** BEGIN **

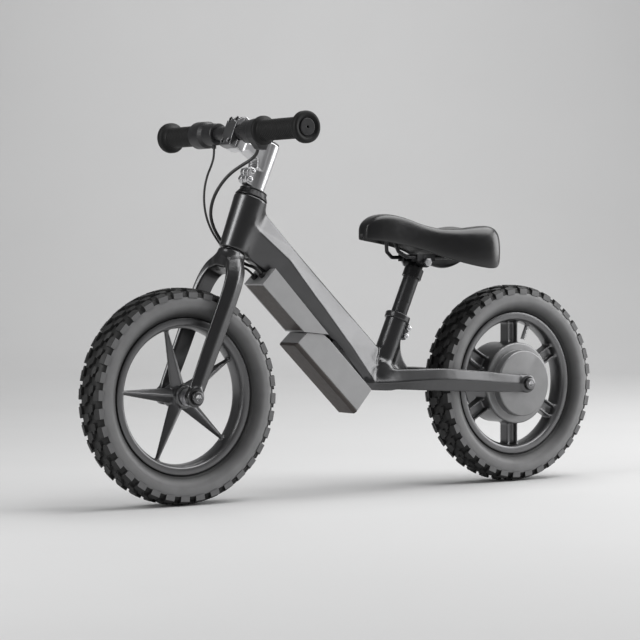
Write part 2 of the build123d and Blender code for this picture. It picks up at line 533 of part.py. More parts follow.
GB = BAR_R + FIT
put("left_grip", rev_bar([(GB, 70), (20.5, 70), (21.5, 71.2), (21.5, 76.5), (20.2, 77.8), (15.8, 78.5), (15.4, 100), (15.4, 160), (16.4, 170.5), (21.8, 173.8),
                          (23.3, 176), (23.3, 182.5), (22.2, 184.5), (16.5, 185), (16.5, 183), (13.5, 183), (13.5, 178), (GB, 178)]))
put("throttle_grip", rev_bar([(GB, -101), (15.6, -101), (15.2, -103), (15.0, -140), (15.2, -162), (16.4, -171), (21.8, -174),
                              (23.3, -176), (23.3, -182.5), (22.2, -184.5), (16.5, -185), (16.5, -183), (13.5, -183), (13.5, -178), (GB, -178)]))
put("bar_end_plugs", rev_bar([(2.0, 165), (9.25, 165), (9.25, 178.1), (13.0, 178.1), (13.0, 183.6), (12.0, 184.6), (2.0, 184.6)]),
    rev_bar([(2.0, -165), (9.25, -165), (9.25, -178.1), (13.0, -178.1), (13.0, -183.6), (12.0, -184.6), (2.0, -184.6)]))
throttle_housing = rev_bar([(BAR_R + 0.02, -44.5), (15.5, -44.5), (16.6, -46), (16.6, -69), (19.0, -72), (20.6, -74), (20.6, -99), (19.8, -100.4), (BAR_R + 0.02, -100.4)])
throttle_housing = throttle_housing + (bar((217.5, -57.5, 536), (0, 0, -1), 3.4, 10.0) - ycyl(BAR_X, BAR_Z, -60, -50, 14.0))
put("throttle_housing", throttle_housing)
lever_housing = rev_bar([(BAR_R + 0.02, 32), (15.8, 32), (17.5, 35), (17.5, 51), (BAR_R + 0.02, 51)])
lever_housing = lever_housing + (bar((206, 43, 547), (0, 0, -1), 4.2, 20.0) - ycyl(BAR_X, BAR_Z, 30, 60, 15.0))
put("lever_housing", max(lever_housing.solids(), key=lambda q: q.volume))
lever = rev_bar([(GB, 51.5), (18.6, 51.5), (18.6, 69.3), (GB, 69.3)])
LX, LZ = BAR_X, BAR_Z
lever = lever + (prism([(LX - 17, LZ + 5), (LX - 17.5, LZ - 12), (LX - 10, LZ - 28.5), (LX + 3, LZ - 27.0), (LX + 15, LZ - 10), (LX + 8, LZ)], 52.5, 68.0) - ycyl(LX, LZ, 40, 80, 15.0))
put("thumb_lever", lever)

# ------------------------------------------------------------------ seat post and saddle
PV_U, PV_M = 92.0, 0.0
PVX, PVZ = Q(PV_U, PV_M)[0], Q(PV_U, PV_M)[2]
put("seat_post", bar(Q(-56), QDIR, POST_R, 56 + 78.0, 10.4))
col = bar(Q(65), QDIR, 15.4, 13.2, POST_R + 0.02) + bar(Q(78.05), QDIR, 15.4, 3.0) + qprism([(80, -9), (80, 9), (100, 8), (100, -8)], -8.5, 8.5)
col = col - ycyl(PVX, PVZ, -30, 30, 4.05)
put("saddle_clamp", col)
RAIL_Y = 20.0
RAIL_DZ = 7.6
cheeks = []
for sd in (1, -1):
    c = ycyl(PVX, PVZ, sd * 8.9, sd * 24.5, 8.5) + prism([(PVX - 18, PVZ + 1.5), (PVX + 18, PVZ + 1.5), (PVX + 18, PVZ + 12.5), (PVX - 18, PVZ + 12.5)], sd * 10, sd * 24.5)
    c = c - ycyl(PVX, PVZ, sd * 5, sd * 40, 4.05 + FIT) - Plane(origin=(PVX - 30, sd * RAIL_Y, PVZ + RAIL_DZ), x_dir=(0, 1, 0), z_dir=(1, 0, 0)) * Cylinder(3.02, 80, align=(Align.CENTER, Align.CENTER, Align.MIN))
    cheeks.append(c)
put("saddle_clamp_cheeks", *cheeks)
put("saddle_clamp_bolt", ycyl(PVX, PVZ, -31.5, 31.5, 4.0) + Plane(origin=(PVX, 25.2, PVZ), x_dir=(1, 0, 0), z_dir=(0, 1, 0)) * extrude(RegularPolygon(7.0, 6), amount=5.5)
    + Plane(origin=(PVX, -25.2, PVZ), x_dir=(1, 0, 0), z_dir=(0, -1, 0)) * extrude(RegularPolygon(7.0, 6), amount=5.5))

# saddle: (x, half width, top, skirt bottom)
SAD = [(-17, 6, 401, 392), (-22, 13.5, 415, 390), (-38, 20, 426, 388), (-60, 23.5, 430, 385), (-90, 26, 425.5, 380), (-120, 31, 416, 373),
       (-150, 40, 410, 363), (-180, 54, 410, 354), (-205, 64, 413.5, 348), (-230, 68, 416, 345), (-248, 60, 411, 350), (-258, 40, 400, 362)]


def sad_ring(x, w, zt, zb):
    h = zt - zb
    up = [(0, zt - (0.05 * h if x < -170 else 0)), (0.5 * w, zt - 0.02 * h), (0.82 * w, zt - 0.10 * h), (0.97 * w, zt - 0.32 * h), (1.0 * w, zt - 0.62 * h), (0.96 * w, zb)]
    return [(x, y, z) for y, z in up] + [(x, 0, zb)] + [(x, -y, z) for y, z in reversed(up[1:])]


pad = hull([sad_ring(*s) for s in SAD])
CAV = [(-48, 14.5, 404, 380), (-70, 17, 402, 374), (-90, 20.5, 399, 370), (-120, 25.5, 391, 360), (-150, 34, 384, 350), (-180, 46, 384, 340), (-205, 54, 386, 335), (-228, 54, 388, 335), (-240, 44, 387, 335)]


def cav_ring(x, w, zt, zb, g=0.0, top=0.0, bot=None):
    z0 = zb if bot is None else bot
    return [(x, -(w - g), z0), (x, w - g, z0), (x, w - g, zt - 4 - top), (x, w - g - 4, zt - top), (x, -(w - g - 4), zt - top), (x, -(w - g), zt - 4 - top)]


cavity = hull([cav_ring(*s) for s in CAV])
put("saddle_pad", max((pad - cavity).solids(), key=lambda q: q.volume))
RA = 3.0
ZR = PVZ + RAIL_DZ
rails = []
for sd in (1, -1):
    pth = FilletPolyline((-222, sd * 26, 377.8), (-196, sd * 22, ZR + 1.5), (-168, sd * RAIL_Y, ZR), (-92, sd * RAIL_Y, ZR), (-78, sd * 15, ZR + 9), (-72, sd * 9, 393.0), radius=5.0)
    rails.append(sweep(Plane(origin=pth @ 0, z_dir=pth % 0) * Circle(RA), path=pth))
put("saddle_rails", *rails)
base = hull([cav_ring(x, w, zt, zb, 0.3, 0.3, zt - 6.5) for x, w, zt, zb in CAV[1:-1]])
for r in rails:
    base = base - r
put("saddle_base", max(base.solids(), key=lambda q: q.volume))

# ------------------------------------------------------------------ control cables
def cable(name, pts, r):
    vs = [Vector(*p) for p in pts]
    radii = []
    for i in range(1, len(vs) - 1):
        a, b = vs[i] - vs[i - 1], vs[i + 1] - vs[i]
        turn = math.radians(a.get_angle(b))
        run = min(a.length, b.length)
        radii.append(0.45 * run / math.tan(turn / 2))
    path = FilletPolyline(*vs, radius=radii)
    tube = sweep(Plane(origin=path @ 0, z_dir=path % 0) * Circle(r), path=path)
    print(name, "length %.1f" % path.length, "volume ratio %.4f" % (tube.volume / (math.pi * r * r * path.length)),
          "radii", [round(q, 1) for q in radii])
    put(name, tube)


G1 = (GL[0][0] + END_N[0] * 5.02, GL[0][1], GL[0][2] + END_N[1] * 5.02)
G2 = (GL[1][0] + END_N[0] * 5.02, GL[1][1], GL[1][2] + END_N[1] * 5.02)
G1B = (G1[0] + END_N[0] * 13, GL[0][1], G1[2] + END_N[1] * 13)
G2B = (G2[0] + END_N[0] * 13, GL[1][1], G2[2] + END_N[1] * 13)
cable("lever_cable", [(206, 43, 526.98), (206.0, 43, 517), (209.5, 32, 507), (219, 18, 498), (230, 3, 486), (239.5, -10, 468), (244.4, -21, 448), (243.5, -29, 427),
                      (236.0, -33, 409), (225.5, -34, 393), (214, -31, 378), (203.5, -22, 362.5), (195.5, -7, 351.5), G1B, G1], 2.5)
cable("throttle_cable", [(217.5, -57.5, 525.98), (217.5, -57.5, 515), (223, -56, 501), (232.8, -54, 484), (239.3, -51.5, 464), (241.8, -48.5, 443), (239.5, -45.5, 422),
                         (232.5, -43, 403), (222.5, -40.5, 387), (211, -37, 371.5), (201.5, -29, 358), (195, -18, 348), G2B, G2], 1.75)

for k, v in nodes.items():
    print("%-24s solids %d  volume %.0f" % (k, v[0], v[1]))
print(len(nodes), "nodes")
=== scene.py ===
import bpy
import math
import json
import numpy as np
import openvdb as vdb
from mathutils import Vector, Matrix
from mathutils.geometry import tessellate_polygon

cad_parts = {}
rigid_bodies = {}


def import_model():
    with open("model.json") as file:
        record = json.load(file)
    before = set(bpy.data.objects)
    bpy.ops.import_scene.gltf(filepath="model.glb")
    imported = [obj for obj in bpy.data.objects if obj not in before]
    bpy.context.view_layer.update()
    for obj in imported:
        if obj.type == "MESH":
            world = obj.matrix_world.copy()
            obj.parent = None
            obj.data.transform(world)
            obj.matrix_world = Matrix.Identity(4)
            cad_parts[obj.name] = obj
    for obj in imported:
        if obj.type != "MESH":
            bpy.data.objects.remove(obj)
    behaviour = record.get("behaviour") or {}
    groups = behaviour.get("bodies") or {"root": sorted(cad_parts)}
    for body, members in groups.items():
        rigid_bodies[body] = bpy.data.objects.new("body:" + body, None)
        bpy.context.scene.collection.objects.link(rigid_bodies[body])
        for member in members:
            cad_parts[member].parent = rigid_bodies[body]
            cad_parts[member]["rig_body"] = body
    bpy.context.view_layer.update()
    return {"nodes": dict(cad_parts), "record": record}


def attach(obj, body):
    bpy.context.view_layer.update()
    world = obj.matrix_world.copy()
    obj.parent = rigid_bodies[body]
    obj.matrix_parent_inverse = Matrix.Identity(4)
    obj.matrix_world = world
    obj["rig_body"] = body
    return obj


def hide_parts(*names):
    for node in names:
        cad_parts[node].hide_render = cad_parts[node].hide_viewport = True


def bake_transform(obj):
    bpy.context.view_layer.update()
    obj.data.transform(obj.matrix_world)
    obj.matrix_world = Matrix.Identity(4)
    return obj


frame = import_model()
NODES = frame["nodes"]

# ---------------------------------------------------------------- dimensions, millimetres
XF, XR, ZA, TYRE_R = 317.5, -317.5, 159.0, 159.0
HA, SA = math.radians(67.0), math.radians(66.0)
BAR_X, BAR_Z = 217.1, 547.4
HEAD_LEN = 84.0


def S(t, n=0.0, y=0.0):
    return (222.7 - math.cos(HA) * t + math.sin(HA) * n, y, 372.0 + math.sin(HA) * t + math.cos(HA) * n)


def Q(u, m=0.0, y=0.0):
    return (-88.6 - math.cos(SA) * u - math.sin(SA) * m, y, 270.8 + math.sin(SA) * u - math.cos(SA) * m)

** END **

### WRITTEN INSTRUCTION
Find the lines above that contain the word "nodes" and collect them.

### ANSWER TO THIS TASK
for k, v in nodes.items():
print(len(nodes), "nodes")
    return {"nodes": dict(cad_parts), "record": record}
NODES = frame["nodes"]